Sir Richard Branson greets passengers and invited guests during Virgin America’s DAL inaugural ceremonies. (Virgin America)

“Downtown Express” as the aircraft that operated Virgin’s last flight at DFW was ferried over to DAL. It was a party in the sky, as Sir Richard Branson along with contest winners, employees, media, corporate partners and even country music star Kacey Musgraves went along for the ride with Musgraves playing an acoustic set for inflight entertainment. The party continued later that night as the airline hosted the Lovefest Launch Party at the House of Blues.

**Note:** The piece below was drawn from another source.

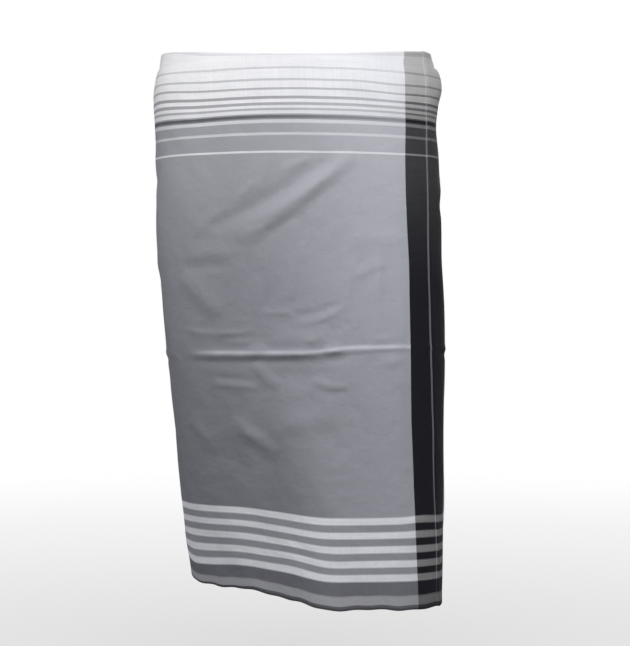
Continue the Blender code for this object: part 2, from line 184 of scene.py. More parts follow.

When the subject of the Wright Amendment repeal first surfaced a decade ago, many feared opening up Love Field to nationwide non-stops would hurt DFW and the airlines operating there. While Gary Kelly has stated that he expects traffic at DAL to increase 50 percent with the new nonstops and connecting passengers, executives at DFW and its largest airline, American, aren’t fazed. “Will it have an impact? Sure, it’ll have an impact,” said DFW Airport chief executive Sean Donohue. “Do I think it’ll be a big impact? No.” American Airlines Senior Vice President of Marketing and Planning Andrew Nocella also believes the added crosstown competition won’t be untenable, “Net-net, we’re not going to say that’s not a financial hit to the company,” he said. “But at this point, I just don’t believe it’s material.” Executives at American as well as industry analysts believe that DFW’s sheer size and American’s large route network will continue to dominate the Dallas market as a whole. While the lifting of the Wright Amendment may drive a portion of local passengers to DAL, American can replace those enplanements with connecting passengers. Dallas will likely be able to sustain unrestricted air service at two hub airports so despite years of misgivings it appears Love and DFW-as well as American and Southwest- can coexist. And after all these years we can all finally say that a little bit of Love goes a long way.